In the “Guidance Note on Terms used in Financial Statements” published by ICAI, “the expression “Sales Turnover” has been defined as: “The aggregate amount for which sales are effected or services rendered by an enterprises. The term ‘gross turnover/sales’ and ‘net turnover/sales’ are sometimes used to distinguish the sales aggregate before and after deduction of returns and trade discounts”

In the statement issued by ICAI on the CARO the word ‘turnover’ has been defined as under-

“The term ‘turnover’ for the purposes of this clause may be interpreted to mean the aggregate amount for which sales are effected or services rendered by an enterprises”

Whether GST to be included in the sales/turnover: In our opinion Unless the CBDT clarifies its stand on this matter, it would be appropriate to ignore the amount of GST while calculating the gross turnover or gross receipts as Section 145A begins with “For the purpose of determining the income chargeable under the head “Profits and gains of business or profession” which makes this provision inapplicable for other purposes.
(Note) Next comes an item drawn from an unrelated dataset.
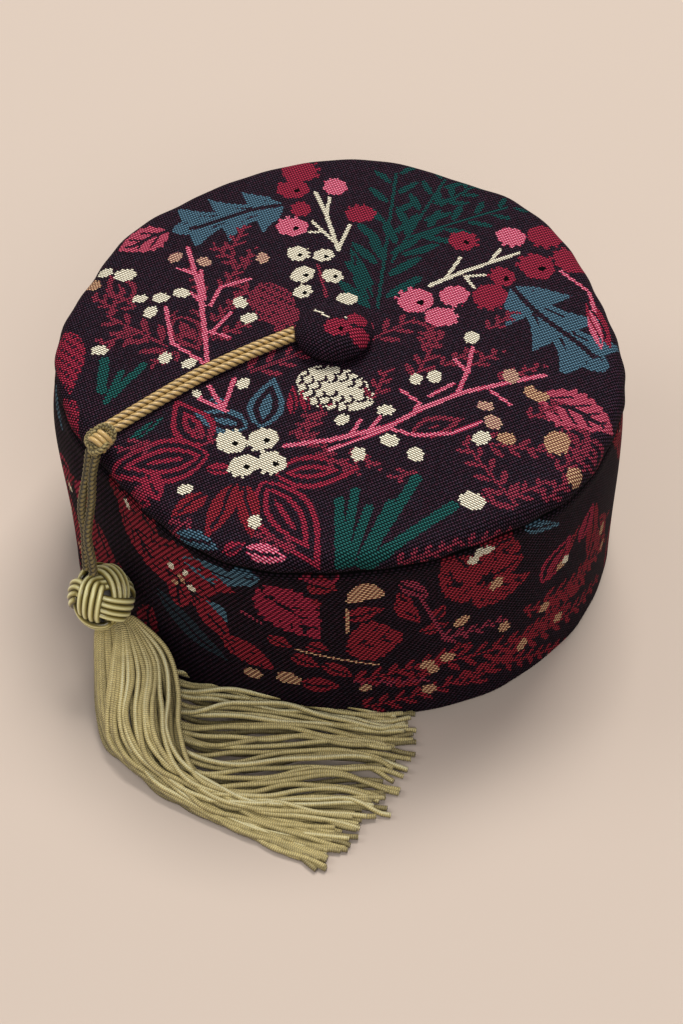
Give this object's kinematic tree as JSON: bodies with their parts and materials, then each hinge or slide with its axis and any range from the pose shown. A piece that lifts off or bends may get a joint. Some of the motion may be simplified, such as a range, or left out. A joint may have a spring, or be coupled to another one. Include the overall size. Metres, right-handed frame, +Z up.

Further Inclusion of GST within the turnover would have the cascading effect, and computation of presumptive also on the component of GST cannot be the intention of CBDT.

Sales of Scrap: Sales of scrap shown separately under the heading “Miscellaneous Income” will have to be included in the turnover.

Luxury Tax: Similarly a luxury tax collected by a hotelier also a trading receipt in his hand- Pandyan Hotels Ltd. v. CIT [2004] 266 ITR 172 (Mad.)

Trade Discount: Trade Discounts can be deducted from sales. Trade Discounts are generally allowed in the sales invoice, therefore the discount allowed in the sales invoice will reduce the sale price and therefore can be deducted from the turnover.

Cash Discount: Cash Discount otherwise than that allowed in a cash memo/sales invoice is in the nature of a financing charge and a revenue receipt and is not related to turnover. Hence the same should not be deducted from turnover.

Commission on sales: Commission on sales included in the sales payable to the consignee/third person should not be deducted from the figure of turnover for the purpose of section 44AB.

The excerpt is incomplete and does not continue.